Sponsored by SDSU’s University Grants Program, Nakamura is also organizing an exhibit to tell the story of Japan’s ongoing recovery efforts. “Fading Memories” will open in mid-May at the SDSU Downtown Gallery.

“I call the exhibit ‘Fading Memories’ because our minds gradually forget the horrors of a disaster such as this,” Nakamura said. “The forgetting is a protective mechanism; It must happen so that we can move on but it also represents the survivors’ suffering that still continues today, which is often forgotten by the rest of us.”

The exhibit will include before-and-after images of Japan's disaster-scarred coastline; the top 10 designs submitted to a government competition to rebuild the city of Kesennuma; and a display of jewelry created by Nozomi Project artisans from shards of pottery damaged in the earthquake and tsunami.
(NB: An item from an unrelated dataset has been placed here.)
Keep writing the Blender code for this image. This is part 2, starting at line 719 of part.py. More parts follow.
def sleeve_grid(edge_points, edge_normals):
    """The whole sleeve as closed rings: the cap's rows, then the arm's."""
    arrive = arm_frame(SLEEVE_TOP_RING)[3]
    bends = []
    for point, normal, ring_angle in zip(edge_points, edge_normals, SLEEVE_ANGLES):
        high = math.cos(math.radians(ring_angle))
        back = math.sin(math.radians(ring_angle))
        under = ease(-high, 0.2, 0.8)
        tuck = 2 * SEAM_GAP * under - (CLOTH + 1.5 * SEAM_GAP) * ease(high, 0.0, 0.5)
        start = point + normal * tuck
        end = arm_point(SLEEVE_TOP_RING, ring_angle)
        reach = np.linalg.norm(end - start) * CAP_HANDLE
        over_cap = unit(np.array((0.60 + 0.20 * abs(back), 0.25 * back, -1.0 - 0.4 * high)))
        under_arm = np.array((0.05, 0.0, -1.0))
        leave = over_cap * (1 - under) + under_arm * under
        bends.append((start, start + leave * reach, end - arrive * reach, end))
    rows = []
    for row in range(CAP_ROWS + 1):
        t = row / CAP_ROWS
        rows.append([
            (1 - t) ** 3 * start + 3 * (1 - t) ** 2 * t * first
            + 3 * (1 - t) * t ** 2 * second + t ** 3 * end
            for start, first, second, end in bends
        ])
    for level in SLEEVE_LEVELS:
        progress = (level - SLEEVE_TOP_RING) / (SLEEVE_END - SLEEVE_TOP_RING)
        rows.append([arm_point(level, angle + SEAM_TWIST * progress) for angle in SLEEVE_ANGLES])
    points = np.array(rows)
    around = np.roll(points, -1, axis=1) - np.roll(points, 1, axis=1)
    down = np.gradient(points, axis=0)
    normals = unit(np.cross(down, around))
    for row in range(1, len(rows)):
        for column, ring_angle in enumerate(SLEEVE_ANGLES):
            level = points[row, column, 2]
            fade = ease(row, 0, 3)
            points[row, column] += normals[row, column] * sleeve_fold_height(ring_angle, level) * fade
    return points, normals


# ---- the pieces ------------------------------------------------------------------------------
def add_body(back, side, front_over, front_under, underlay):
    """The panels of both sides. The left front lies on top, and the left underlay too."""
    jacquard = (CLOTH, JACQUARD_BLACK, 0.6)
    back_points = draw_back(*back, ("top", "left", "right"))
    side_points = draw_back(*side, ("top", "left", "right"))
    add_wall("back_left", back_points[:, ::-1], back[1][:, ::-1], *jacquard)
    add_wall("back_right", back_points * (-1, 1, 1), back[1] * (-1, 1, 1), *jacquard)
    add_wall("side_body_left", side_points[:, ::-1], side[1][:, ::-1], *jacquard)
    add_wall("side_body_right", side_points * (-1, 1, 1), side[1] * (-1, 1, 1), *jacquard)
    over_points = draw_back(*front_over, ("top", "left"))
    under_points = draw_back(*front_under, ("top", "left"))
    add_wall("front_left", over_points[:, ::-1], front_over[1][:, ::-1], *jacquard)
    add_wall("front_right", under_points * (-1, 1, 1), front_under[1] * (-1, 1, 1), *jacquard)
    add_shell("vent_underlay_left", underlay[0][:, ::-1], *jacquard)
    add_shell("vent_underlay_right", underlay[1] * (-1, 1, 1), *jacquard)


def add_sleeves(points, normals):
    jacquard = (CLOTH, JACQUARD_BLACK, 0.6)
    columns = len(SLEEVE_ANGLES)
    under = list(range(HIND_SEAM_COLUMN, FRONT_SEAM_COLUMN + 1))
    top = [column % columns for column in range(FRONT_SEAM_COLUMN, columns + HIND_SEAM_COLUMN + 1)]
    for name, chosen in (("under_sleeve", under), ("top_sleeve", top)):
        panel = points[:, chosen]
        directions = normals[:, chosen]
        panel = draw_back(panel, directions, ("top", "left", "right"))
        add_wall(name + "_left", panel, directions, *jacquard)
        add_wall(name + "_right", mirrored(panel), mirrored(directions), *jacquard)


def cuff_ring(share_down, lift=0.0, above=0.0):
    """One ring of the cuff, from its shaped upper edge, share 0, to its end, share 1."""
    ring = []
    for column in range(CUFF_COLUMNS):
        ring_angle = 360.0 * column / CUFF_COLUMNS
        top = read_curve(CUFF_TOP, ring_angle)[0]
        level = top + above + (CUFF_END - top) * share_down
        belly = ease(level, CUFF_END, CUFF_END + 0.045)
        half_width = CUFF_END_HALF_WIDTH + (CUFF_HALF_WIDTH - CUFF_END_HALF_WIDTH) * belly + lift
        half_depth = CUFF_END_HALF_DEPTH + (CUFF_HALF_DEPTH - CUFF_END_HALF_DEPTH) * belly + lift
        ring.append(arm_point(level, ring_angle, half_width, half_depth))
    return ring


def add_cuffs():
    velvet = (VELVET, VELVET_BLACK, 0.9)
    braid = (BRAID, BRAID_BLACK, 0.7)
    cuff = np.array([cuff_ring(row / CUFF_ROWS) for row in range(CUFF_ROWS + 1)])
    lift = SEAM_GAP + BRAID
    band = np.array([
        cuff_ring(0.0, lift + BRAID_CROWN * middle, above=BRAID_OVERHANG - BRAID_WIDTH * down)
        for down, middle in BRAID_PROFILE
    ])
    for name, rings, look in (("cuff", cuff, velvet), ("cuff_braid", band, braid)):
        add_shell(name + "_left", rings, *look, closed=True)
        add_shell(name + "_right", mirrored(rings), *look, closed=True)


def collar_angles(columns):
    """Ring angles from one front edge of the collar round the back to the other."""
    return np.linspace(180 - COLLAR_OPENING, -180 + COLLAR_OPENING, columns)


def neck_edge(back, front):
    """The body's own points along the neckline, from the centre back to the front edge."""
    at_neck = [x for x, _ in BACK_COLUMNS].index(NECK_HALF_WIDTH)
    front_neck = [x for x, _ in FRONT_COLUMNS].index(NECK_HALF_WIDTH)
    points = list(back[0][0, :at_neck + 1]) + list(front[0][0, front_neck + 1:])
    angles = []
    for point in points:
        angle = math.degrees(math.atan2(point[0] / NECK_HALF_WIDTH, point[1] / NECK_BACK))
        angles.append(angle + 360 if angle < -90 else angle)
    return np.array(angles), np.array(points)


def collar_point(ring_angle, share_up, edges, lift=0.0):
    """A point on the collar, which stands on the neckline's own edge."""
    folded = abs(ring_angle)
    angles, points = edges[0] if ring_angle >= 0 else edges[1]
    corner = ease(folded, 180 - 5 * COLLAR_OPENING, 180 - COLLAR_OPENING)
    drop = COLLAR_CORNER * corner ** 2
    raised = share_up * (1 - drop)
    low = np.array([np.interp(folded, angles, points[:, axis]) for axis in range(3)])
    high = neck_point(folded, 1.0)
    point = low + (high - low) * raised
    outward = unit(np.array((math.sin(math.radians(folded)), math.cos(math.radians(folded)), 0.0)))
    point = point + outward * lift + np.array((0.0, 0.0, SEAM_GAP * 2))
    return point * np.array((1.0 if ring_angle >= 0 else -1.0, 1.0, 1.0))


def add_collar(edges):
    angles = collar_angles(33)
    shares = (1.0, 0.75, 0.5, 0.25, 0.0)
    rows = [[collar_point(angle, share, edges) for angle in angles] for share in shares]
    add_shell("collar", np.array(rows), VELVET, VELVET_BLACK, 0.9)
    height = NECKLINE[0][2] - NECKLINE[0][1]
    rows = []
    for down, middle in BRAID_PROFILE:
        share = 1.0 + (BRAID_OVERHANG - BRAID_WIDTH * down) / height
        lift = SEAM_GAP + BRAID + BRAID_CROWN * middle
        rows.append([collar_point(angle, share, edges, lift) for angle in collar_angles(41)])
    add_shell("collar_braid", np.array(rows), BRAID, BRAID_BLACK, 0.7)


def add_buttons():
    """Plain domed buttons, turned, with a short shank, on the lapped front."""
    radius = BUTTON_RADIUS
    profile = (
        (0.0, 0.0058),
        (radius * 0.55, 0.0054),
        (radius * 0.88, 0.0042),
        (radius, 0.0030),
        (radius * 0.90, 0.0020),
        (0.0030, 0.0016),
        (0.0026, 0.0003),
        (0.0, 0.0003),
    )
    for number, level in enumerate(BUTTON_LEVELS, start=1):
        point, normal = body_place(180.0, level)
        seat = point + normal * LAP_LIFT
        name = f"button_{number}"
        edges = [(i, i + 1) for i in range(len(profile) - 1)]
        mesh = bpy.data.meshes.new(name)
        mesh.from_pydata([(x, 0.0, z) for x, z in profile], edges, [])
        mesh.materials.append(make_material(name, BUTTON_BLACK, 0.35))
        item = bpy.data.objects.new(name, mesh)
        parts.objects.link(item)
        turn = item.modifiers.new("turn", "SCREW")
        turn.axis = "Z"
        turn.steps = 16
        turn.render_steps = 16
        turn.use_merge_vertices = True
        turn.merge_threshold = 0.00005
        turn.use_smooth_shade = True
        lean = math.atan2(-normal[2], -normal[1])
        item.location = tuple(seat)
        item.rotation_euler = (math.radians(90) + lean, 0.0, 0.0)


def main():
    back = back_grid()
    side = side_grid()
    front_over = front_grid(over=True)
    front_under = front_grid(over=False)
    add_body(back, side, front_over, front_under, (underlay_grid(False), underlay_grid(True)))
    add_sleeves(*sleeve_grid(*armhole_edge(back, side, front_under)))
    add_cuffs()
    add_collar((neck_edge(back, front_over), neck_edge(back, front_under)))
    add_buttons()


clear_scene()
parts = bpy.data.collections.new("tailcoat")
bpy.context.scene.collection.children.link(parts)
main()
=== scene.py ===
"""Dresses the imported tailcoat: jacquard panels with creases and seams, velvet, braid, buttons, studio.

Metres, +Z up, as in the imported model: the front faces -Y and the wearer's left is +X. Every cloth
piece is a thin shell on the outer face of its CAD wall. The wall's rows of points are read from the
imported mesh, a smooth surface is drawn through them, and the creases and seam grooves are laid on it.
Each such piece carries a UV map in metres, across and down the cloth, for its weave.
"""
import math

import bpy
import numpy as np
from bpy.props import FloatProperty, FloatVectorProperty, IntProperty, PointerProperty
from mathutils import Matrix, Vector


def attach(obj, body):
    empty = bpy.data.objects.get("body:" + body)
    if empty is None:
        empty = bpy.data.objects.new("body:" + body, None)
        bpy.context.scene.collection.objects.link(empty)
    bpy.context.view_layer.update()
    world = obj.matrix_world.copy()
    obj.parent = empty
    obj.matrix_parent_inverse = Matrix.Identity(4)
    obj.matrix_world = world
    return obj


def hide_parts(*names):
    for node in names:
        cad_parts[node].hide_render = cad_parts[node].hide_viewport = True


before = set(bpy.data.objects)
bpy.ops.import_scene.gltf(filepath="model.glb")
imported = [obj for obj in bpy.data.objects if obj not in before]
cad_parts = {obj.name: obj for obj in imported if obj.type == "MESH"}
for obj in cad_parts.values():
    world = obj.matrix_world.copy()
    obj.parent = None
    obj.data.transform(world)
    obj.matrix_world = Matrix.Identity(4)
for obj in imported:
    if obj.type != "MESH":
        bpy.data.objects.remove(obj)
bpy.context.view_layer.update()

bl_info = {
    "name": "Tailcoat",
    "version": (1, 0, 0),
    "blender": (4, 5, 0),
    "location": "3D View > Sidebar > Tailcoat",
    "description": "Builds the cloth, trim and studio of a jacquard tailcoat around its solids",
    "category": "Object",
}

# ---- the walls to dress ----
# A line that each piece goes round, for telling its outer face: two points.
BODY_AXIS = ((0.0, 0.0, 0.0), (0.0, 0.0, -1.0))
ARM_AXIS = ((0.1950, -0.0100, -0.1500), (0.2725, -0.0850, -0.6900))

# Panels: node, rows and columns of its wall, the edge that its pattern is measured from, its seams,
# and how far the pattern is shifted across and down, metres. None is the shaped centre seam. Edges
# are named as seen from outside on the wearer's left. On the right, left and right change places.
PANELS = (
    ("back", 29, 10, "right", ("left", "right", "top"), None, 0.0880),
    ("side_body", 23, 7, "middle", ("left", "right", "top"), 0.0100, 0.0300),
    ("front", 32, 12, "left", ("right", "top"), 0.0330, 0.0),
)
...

Also on display will be entries from an SDSU student competition to design temporary shelters from recycled materials. The competition is sponsored by ECOR, which manufactures these materials. Company founder and CEO, Robert Noble, designed SDSU's Parma Payne Goodall Alumni Center while he was CEO of Tucker Sadler Architects.

About Kotaro Nakamura

Nakamura, a licensed California architect, is a partner in the San Diego architectural firm of Roesling Nakamura Terada.
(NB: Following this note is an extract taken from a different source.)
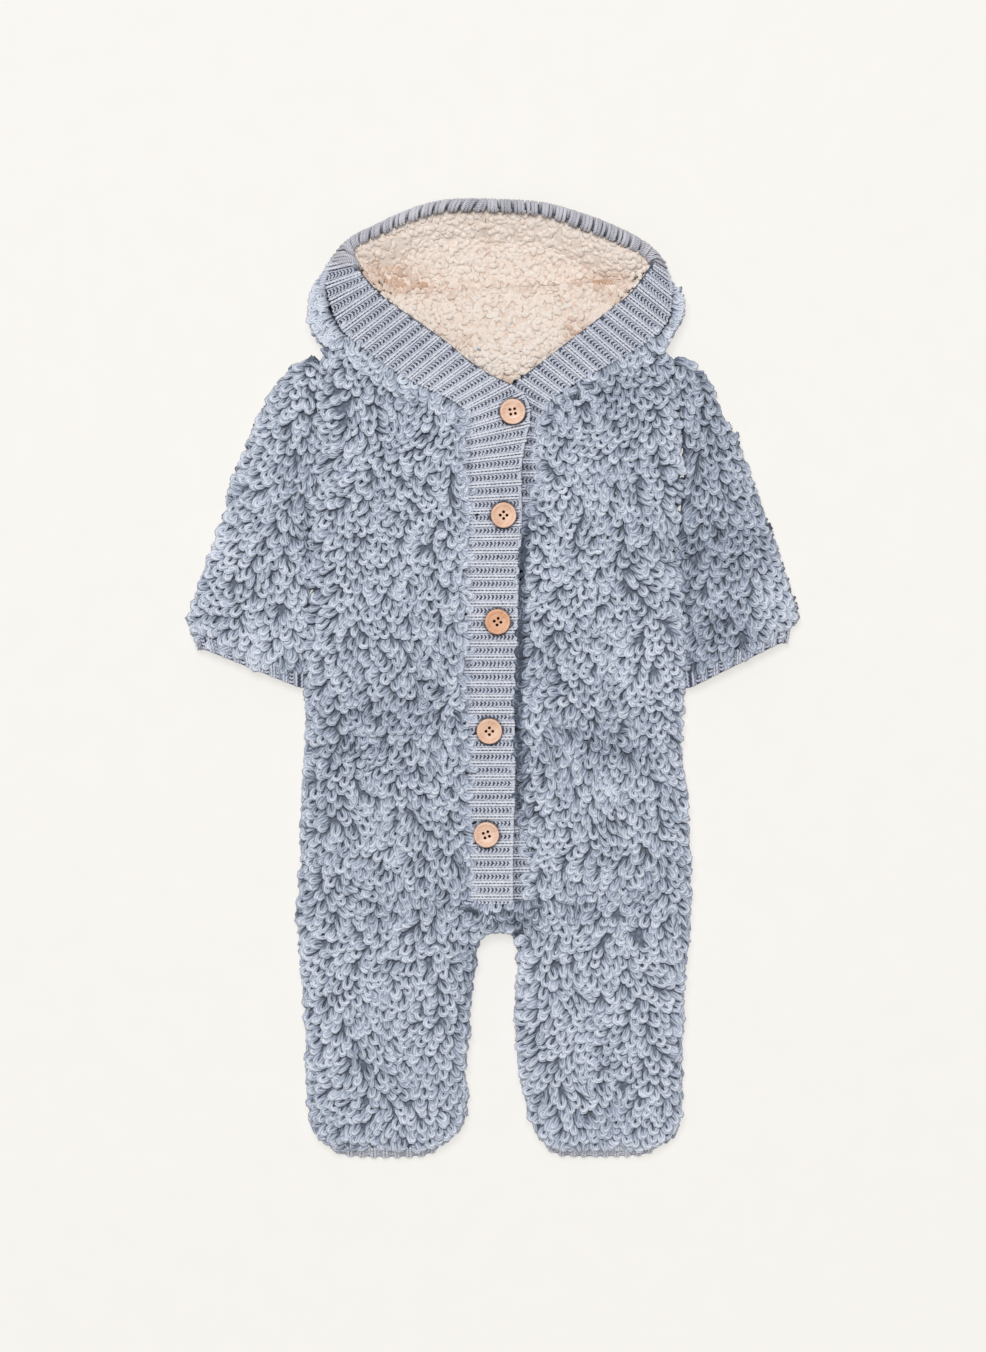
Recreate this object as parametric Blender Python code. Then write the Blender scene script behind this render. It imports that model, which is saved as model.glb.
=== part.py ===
"""Baby's hooded pramsuit in loop-stitch knit, laid flat on its back with its buttons done up.

+Z is up, the hood points to +Y and the feet to -Y. The wearer's right is at -X. The origin is on
the surface it lies on, under the middle of the garment. Every length below is in millimetres.
Each solid reaches to the tips of the knit's loops. The front lies on the back, the button band on
the front of the back panel, and the hood's rib border on its lining.
"""

import math

import bmesh
import bpy
import numpy as np

MM = 0.001

# Layers, from the surface upwards
SEAM = 0.4  # clearance between pieces that are sewn together or lie on each other
BACK_TOP = 12.0  # ground knit with its loops
FRONT_BASE = BACK_TOP + SEAM
FRONT_TOP = 24.0
HOOD_FLOOR = 8.0
LINING_BASE = HOOD_FLOOR + SEAM
UPPER_BAND_BASE = 17.4

# Rib knit of the border, the button bands, the cuffs and the soles
BAND_THICK = 3.0
RIB_PITCH = 10.0
RIB_HEIGHT = 1.5
RIB_STEPS = ((0.0, 0.0), (0.3, 1.0), (0.72, 1.0))  # (share of the pitch, share of the height)
HIDDEN_STEP = 16.0  # section spacing where a band is plain
STRIP_EDGE = 1.3  # the edges of a strip are rounded over about this much
RUN_STEP = 4.0  # a strip's direction is taken between points this far ahead and behind

# Clearance in plan of a front from the strip it is sewn to: where that lies low, where it is raised
# towards the hood, and from the free edge of the strip that lies over it
FRONT_TO_LOW_STRIP, FRONT_TO_RAISED_STRIP, FRONT_TO_FREE_EDGE = 0.9, 1.3, 1.0

# The rolled edges of a front: distances of its grid from the side and from the middle
FRONT_FROM_SIDE = np.array([0, 1.2, 4.5, 10, 18])
FRONT_FROM_MIDDLE = np.array([14, 7, 2, 0])
SIDE_ROUND, SLEEVE_SIDE_ROUND = 18.0, 10.0  # below and beside the sleeve
LEG_ROUND, PLACKET_ROUND = 12.0, 4.0
SLEEVE_FOOT_Y = 90.0
LEAST_FRONT = 0.6

# Buttons
BUTTON_D = 18.0
BUTTON_THICK = 3.6
HOLE_D = 1.8
HOLE_SPACING = 3.2
BUTTON_SIDES, HOLE_SIDES = 20, 6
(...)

He received an American Institute of Architects design award for his work on the reconstruction of San Pasqual Academy. Nakamura is also the architect for the redesign and expansion of the Japanese Friendship Garden in Balboa Park.

“This is more than a garden,” he said. “It represents the rebuilding of the Japanese American community in San Diego.”

Similarly, Nakamura is working to rebuild the community that is SDSU’s School of Art + Design after the retirement or impending retirement of more than a half dozen nationally recognized faculty, including Wendy Maruyama (furniture and woodworking) and Helen Shirk (jewelry and metalwork).

“It’s important to actively create and encourage experiences of common purpose that build relationships and cross-disciplinary competence, because that is also what builds resilience within any community,” he said.

“A Year of Water,” an inaugural open-studio event organized by Nakamura across the entire School of Art + Design, seems to have taken on a life of its own among the faculty and will be presented next year with the theme “A Year of Food.”
 
“That is what you want most — in your family, your community or your school — for people to ultimately find their own path, their own voice and build their own resilience,” Nakamura said. “The best work anyone can hope to do is to provide the right environment for growth.”